Meteor Shower will be performed at the Roger Williams University Performing Arts Center, also known as “The Barn,” at 1 Old Ferry Rd., Bristol, R.I., on Friday and Saturday July 19 and 20, and Thursday through Saturday, July 25-27 at 7:30 p.m., together with one Sunday matinee on July 21 at 2 p.m. Tickets are $15 for general audiences, $10 for seniors and $5 for students, and are available now by calling 401-254-3666. Please be advised that the play contains strong language and adult situations.

Get ready for the unexpected when Norm and his wife Corky invite another couple to their Ojai, Calif., backyard to watch a meteor shower in the night sky. As the stars come out and the conversation gets rolling, cocktails flow, tempers flare, and sparks fly—literally! Steve Martin’s surprising new comedy takes an offbeat and absurdist look at the comic anxiety lurking just beneath the surface of modern marriage. In 2018, Meteor Shower was nominated for three Drama League Awards, and Amy Schumer was nominated for Best Performance by an Actress in Leading Role in a Play at the 72nd Tony Awards for her portrayal of Corky.

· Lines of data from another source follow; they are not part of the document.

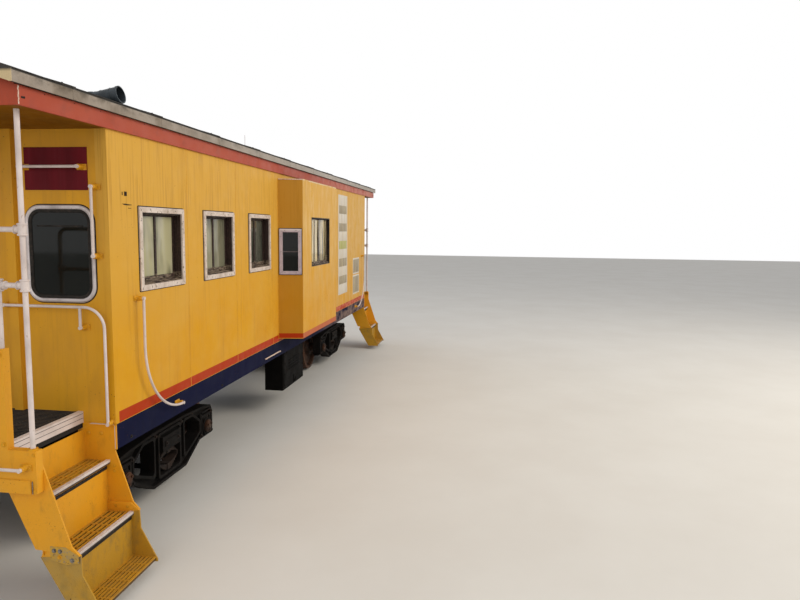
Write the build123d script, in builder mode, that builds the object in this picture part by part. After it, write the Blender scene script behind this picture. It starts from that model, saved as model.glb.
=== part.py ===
from build123d import *
import math
import os

os.makedirs("parts", exist_ok=True)

# All sizes are in mm. X runs along the caboose, Y across it and Z up from the foot of the wheel flanges.
# End "a" is at -X, end "b" at +X. Side "right" is at -Y, side "left" at +Y.

# Wheels and axles
FLANGE_DEPTH = 25
WHEEL_DIAMETER = 838
WHEEL_WIDTH = 140
BACK_TO_BACK = 1360
AXLE_RADIUS = 78
JOURNAL_RADIUS = 65
JOURNAL_CLEARANCE = 0.3
TREAD_TAPER = 1 / 20
TAPE_LINE = 70
RUNNING_GAP = 8

# Trucks
TRUCK_INSET = 1480
TRUCK_WHEELBASE = 1680
FRAME_SPREAD = 2010
FRAME_THICKNESS = 150
FRAME_RIM = 28
FRAME_RECESS = 45
COLUMN_GAP = 420
COLUMN_WIDTH = 110
FRAME_CORNER = 36
FRAME_EDGE = 14
BEARING_RADIUS = 95
BEARING_LENGTH = 170
BEARING_HEADROOM = 15
CENTRE_PLATE_RADIUS = 165
CENTRE_PLATE_HEIGHT = 60
BOWL_CLEARANCE = 3

# Body
BODY_LENGTH = 9800
BODY_WIDTH = 2840
WALL = 100
CORNER_LIP = 12
CORNER_WIDTH = 40
FLOOR_ABOVE_RAIL = 1140
FLOOR_THICKNESS = 40
SILL_HEIGHT = 200
SILL_FLANGE = 60
PLATE = 10
CENTRE_SILL_DEPTH = 340
CENTRE_SILL_WIDTH = 362
CENTRE_SILL_WEB = 16
CENTRE_SILL_FLANGE = 80

# Roof, fascia and platform ceilings
EAVE_ABOVE_RAIL = 3400
FASCIA_HEIGHT = 120
FASCIA_THICKNESS = 20
ROOF_EDGE_HEIGHT = 85
ROOF_RISE = 230
ROOF_THICKNESS = 50
EAVE_OVERHANG = 50
HOOD_LENGTH = 945
HOOD_DRIP = 85
CEILING_THICKNESS = 12
SEAM_COUNT = 10
SEAM_WIDTH = 38
SEAM_RISE = 6

# End platforms
PLATFORM_LENGTH = 840
END_SILL_THICKNESS = 65
END_SILL_HEIGHT = 290
END_SILL_WIDTH = 2720
END_SILL_RISE = 60
END_SILL_BAND = 90
BAND_PROUD = 8
BAND_INSET = 40
DECK_WIDTH = 2280
DECK_DEPTH = 85
GRATE_PITCH = 32
GRATE_BAR = 8
NOSING_WIDTH = 40
NOSING_THICKNESS = 6

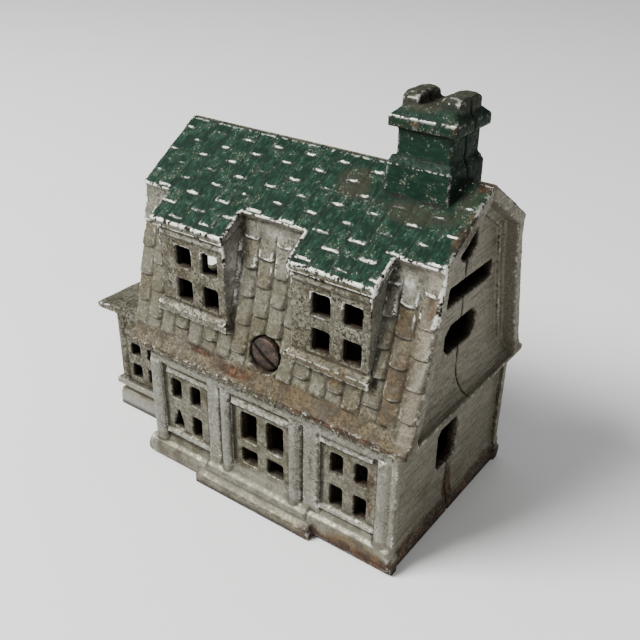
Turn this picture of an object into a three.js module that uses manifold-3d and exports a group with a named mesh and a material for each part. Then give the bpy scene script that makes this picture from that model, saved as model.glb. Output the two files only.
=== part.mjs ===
// Cast iron still bank: a two-storey gambrel-roofed house with a side wing.
//
// The house is two iron castings, a front and a back, that meet on the upright plane y = 0.
// One long slotted screw lies in a counterbore in the front casting and threads into a post
// in the back casting. Roof, dormers, chimney, wing, mouldings and floor are all parts of the
// castings. Millimetres, +Z up. The house stands on z = 0 and faces -Y.

import * as THREE from "three";
import { mergeVertices } from "three/addons/utils/BufferGeometryUtils.js";
import Module from "manifold-3d";

const wasm = await Module();
wasm.setup();

// ---- Driving dimensions -------------------------------------------------------------------

const WALL = 2.6;                     // thickness of the cast walls, floor and roof
const PARTING_GAP = 0.3;              // seam between the two castings
const CUT = 80;                       // half size of a tool that cuts right through the house

// Main block. The left end carries the wing, the right end is filed flat.
const END_LEFT = -34.2;
const END_RIGHT = 35.3;
const END_SKIRT = { x: 36.7, y: 26.0, edge: 1.6, z: 6.5 };   // swelling at the foot of the right end
const PANEL_Y = 25.2;                 // face of the wall panels, front and back
const PILASTER_Y = 26.0;              // face of the pilasters and frieze
const PILASTER_LEFT = -34.8;
const PILASTER_RIGHT = 36.7;
const CORNICE_Z = 33.2;               // underside of the eaves
const FRIEZE_Z = 29.3;                // underside of the plain band below the eaves

// Gambrel roof.
const ROOF_LEFT = -40.2;
const ROOF_RIGHT = 39.2;
const RIDGE_Z = 83.4;
const BREAK = { y: 18.2, z: 71.5 };   // edge between the green roof and the steep slope
const STEEP_SLOPE = [                 // |y| and z down the steep slope to the flared eaves
  [17.4, 70.1],
  [19.3, 59.0],
  [22.3, 46.5],
  [24.2, 39.0],
  [25.9, 35.9],
  [27.8, 34.6],
];
const EAVES_Y = 27.8;

// Gable ends: a panel sunk into the end, with a coved sill at its foot.
const GABLE_PANEL_RIGHT = 35.0;
const GABLE_PANEL_LEFT = -35.0;
const GABLE_SILL_Z = 40.2;
const GABLE_LIP_Z = 34.2;
const GABLE_LIP_REACH = 3.0;
const GABLE_COVE = 1.8;
const RIM = 2.8;

// Openings in the gable ends: [y0, y1, z0, z1].
const COIN_SLOT = [-13.0, 13.0, 57.7, 62.0];
const GABLE_TOP_OPENING = [-4.1, 4.1, 66.3, 74.2];
const GABLE_TOP_OPENING_CHAMFER = 2.4;
const ATTIC_WINDOW = [-6.9, 7.4, 45.7, 52.8];
const ATTIC_WINDOW_CHAMFER = 2.0;
const END_WINDOW = [-5.6, 4.0, 14.3, 25.6];
const END_WINDOW_CHAMFER = 1.4;

// Windows: centre, the inner and outer edge of each column of panes, the rows of panes.
const GROUND_WINDOW = { centres: [-24.1, 24.2], columns: [1.55, 4.9], rows: [[10.3, 16.5], [19.6, 25.3]] };
const DOOR_WINDOW = { centres: [-0.1], columns: [1.4, 6.3], rows: [[10.2, 14.6], [16.8, 25.0]] };
const DORMER_WINDOW = { centres: [-19.1, 19.1], columns: [1.55, 6.3], rows: [[48.0, 53.5], [56.5, 61.7]] };
const WING_WINDOW = { centres: [-49.7], columns: [1.3, 4.9], rows: [[10.6, 15.0], [17.6, 21.6]] };

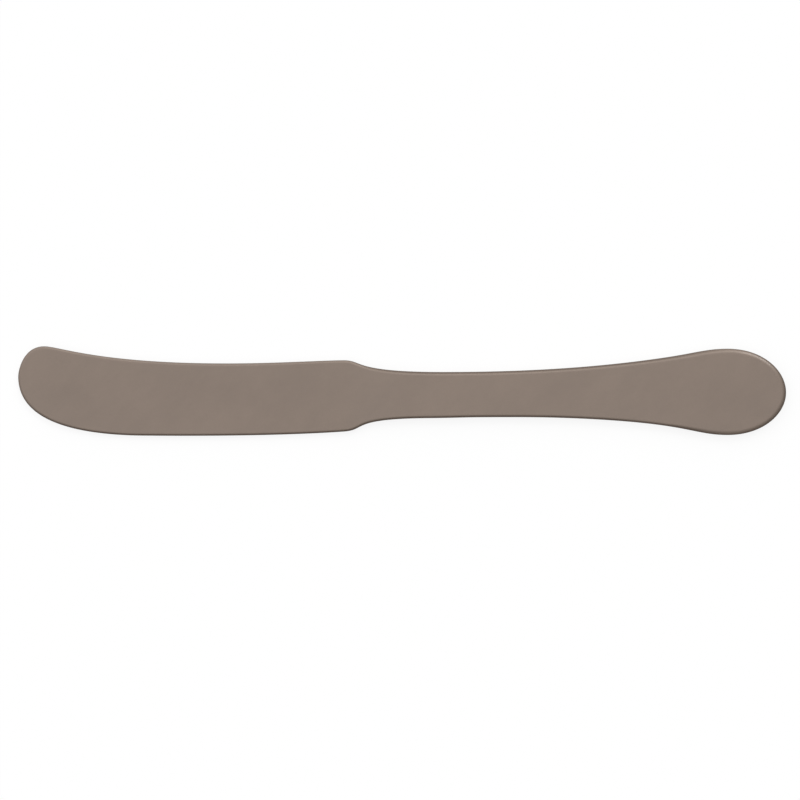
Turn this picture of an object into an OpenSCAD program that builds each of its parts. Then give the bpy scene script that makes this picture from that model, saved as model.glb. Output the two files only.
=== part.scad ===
// Butter knife, lying flat with its spine towards +Y and its tip towards -X.
// A thin blade with a shoulder is brazed by a hidden tang into a flat handle.
// All lengths are in millimetres. The origin is under the middle of the knife, on its flat underside.

/* [Overall] */
// Length from the tip of the blade to the end of the handle
knife_l = 170; // [150:1:200]

/* [Blade outline] */
// Length of the blade, from its tip to the crest of its shoulder
blade_l = 72.1; // [58:0.1:88]
// Width of the blade at the shoulder
blade_w = 15.8; // [13:0.1:19]
// Height of the spine at the shoulder, above the handle's axis
spine_rise = 7; // [5.6:0.1:8.5]
// How far the spine dips between the shoulder and the tip
spine_dip = 0.7; // [0:0.1:1.5]
// How far the crown of the tip stands above the spine at the shoulder
crown_rise = 3.1; // [1:0.1:4.5]
// How far back from the tip the crown lies
crown_l = 5.8; // [4:0.1:8]
// How far the belly hangs below the heel
belly_drop = 0.9; // [0:0.1:2]

/* [Blade section] */
// Thickness of the spine at the shoulder
spine_t = 1.7; // [1.4:0.1:2.4]
// Thickness of the working edge at the shoulder
edge_t = 1.2; // [0.9:0.1:1.6]
// How much thinner the blade is at the tip than at the shoulder
tip_thinning = 0.4; // [0:0.05:0.5]
// Radius of the rim along the spine
spine_rim_r = 1.15; // [0.8:0.05:1.5]
// Radius of the rim along the working edge
edge_rim_r = 0.7; // [0.5:0.05:1]

/* [Shoulder] */
// Length from the crest of the shoulder to the joint with the handle
shoulder_l = 12.5; // [10:0.1:16]

/* [Handle outline] */
// Width of the handle's round end
end_w = 19.1; // [15:0.1:23]
// Length of the round end, from its widest place to the end of the handle
end_l = 12.9; // [10:0.1:17]
// Width of the handle where the flare starts to round over
flare_w = 15.2; // [12:0.1:18]
// Length along which the flare rounds over into the widest place
flare_l = 13.6; // [10:0.1:18]
// How far the middle of the flare stands above the handle's axis
flare_rise = 0.06; // [0:0.02:0.3]
// How far the last point of the handle lies below its axis
end_drop = 0.15; // [0:0.05:0.5]
// Width of the waist, where the handle is narrowest
waist_w = 10; // [8.4:0.1:12]
// Height of the waist's upper side above the handle's axis
waist_rise = 4.4; // [3.6:0.1:5.4]

/* [Handle section] */
// Thickness of the handle, whose two faces are flat and parallel
handle_t = 3; // [2.5:0.1:3.8]
// Radius of the rim along the grip's upper side
upper_rim_r = 1.05; // [0.8:0.05:1.4]
// Radius of the rim along the grip's lower side
lower_rim_r = 0.65; // [0.5:0.05:1]
// Radius of the rim round the handle's end
end_rim_r = 1.95; // [1.4:0.05:2.5]
// Radius of the small corner between every rim and the side wall
corner_r = 0.12; // [0.05:0.01:0.2]

/* [Joint] */
// Length of the tang inside the handle
tang_l = 14; // [8:0.5:20]
// Width of the tang
tang_w = 5.4; // [4:0.1:6.6]
// Thickness of the tang
tang_t = 1.2; // [0.9:0.1:1.5]
// Thickness of the braze between the blade and the handle
braze_gap = 0.08; // [0.05:0.01:0.12]

/* [Hidden] */

// Matt taupe coating over the steel, and the silver alloy of the braze
coating = [0.54, 0.49, 0.45];
alloy = [0.78, 0.76, 0.70];

// How far a cut or an inner overlap runs past the face that it crosses
overrun = 1;

// Places along the knife
tip_x = -knife_l / 2;
end_x = knife_l / 2;
crest_x = tip_x + blade_l;
joint_x = crest_x + shoulder_l;
handle_l = end_x - joint_x;
widest_x = end_x - end_l;

// Heights above the handle's axis
crown_y = spine_rise + crown_rise;
dip_y = spine_rise - spine_dip;
heel_y = spine_rise - blade_w;
belly_y = heel_y - belly_drop;
waist_y = waist_rise - waist_w;

// Where the outline's knots lie: along the blade from its tip, up the tip from belly to crown,
// and along the handle from the joint
dip_share = 0.64;
belly_share = 0.4;
nose_share = 0.66;
upper_waist_share = 0.11;
neck_share = 0.07;
lower_waist_share = 0.3;
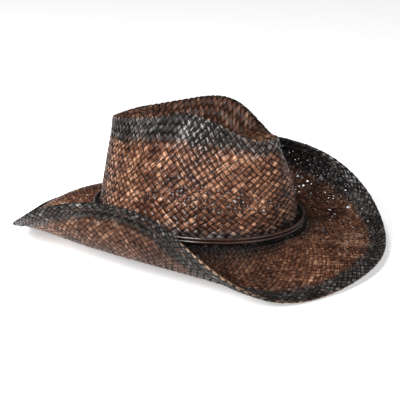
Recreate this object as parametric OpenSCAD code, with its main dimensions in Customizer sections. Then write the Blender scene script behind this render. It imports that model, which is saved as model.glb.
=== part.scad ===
// Cowboy hat: woven straw crown and rolled brim, folded and wired brim edge, sweatband and a
// hat band of two cords. Millimetres, +Z up. The front of the hat points to -Y and the
// wearer's left is +X. The hat rests on its brim at Z = 0.

/* [Head opening] */
// Half length of the crown's outer oval at the head line
head_half_length = 105; // [95:1:115]
// Half width of the crown's outer oval at the head line
head_half_width = 87; // [78:1:96]
// Height of the head line above the table
head_height = 30.5; // [15:0.5:60]

/* [Crown] */
// Thickness of the woven crown wall
crown_wall = 1.8; // [1:0.1:3]
// Mean height of the crown's ridge above the head line
ridge_height = 100; // [80:1:125]
// How much higher the ridge runs at the sides than at the ends
ridge_side_rise = 11.5; // [0:0.5:20]
// Half width of the ridge before the pinch narrows it
ridge_half_width = 48; // [35:1:70]
// Reach of the ridge towards the front
ridge_front = 91; // [70:1:100]
// Reach of the ridge towards the back
ridge_back = 101; // [70:1:104]
// Share of the ridge's width that the front pinch takes away
front_pinch = 0.6; // [0:0.05:0.8]
// Share of the ridge's width that the back takes away
back_pinch = 0.35; // [0:0.05:0.6]
// Height of the floor of the top dent above the head line
dent_floor = 78; // [60:1:95]
// Drop from the ridge to the shoulder where the wall starts
shoulder_drop = 14; // [8:1:24]
// Fullness of the two cheeks beside the pinched front
cheek_fullness = 4; // [0:0.5:8]

/* [Brim] */
// Thickness of the woven brim
brim_wall = 1.6; // [1:0.1:3]
// Mean width of the brim measured along its surface
brim_width = 87; // [70:1:110]
// Share of the brim's width that stays straight next to the crown
brim_straight = 0.175; // [0.05:0.025:0.5]
// Mean slope of the brim where it leaves the crown, degrees
start_slope = -14.5; // [-30:0.5:10]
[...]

“While people think of Steve Martin as the ‘wild and crazy guy’ of Saturday Night Live or his early film roles, he is also a very funny and witty writer, attuned to all the nuances and contradictions of contemporary culture,” says Jeffrey Martin, Meteor Shower’s director. “His writing is both hilariously funny and zingingly insightful; a mix of Ionesco and Edward Albee. As I read the script, I found myself laughing out loud and knew that, as funny as it was on paper, it would be even better on the stage. Martin is an actor who creates with performance in mind, and the result is a script that is both funny on the page but also cries out for actors to add all the physical comedy that the writing suggests.”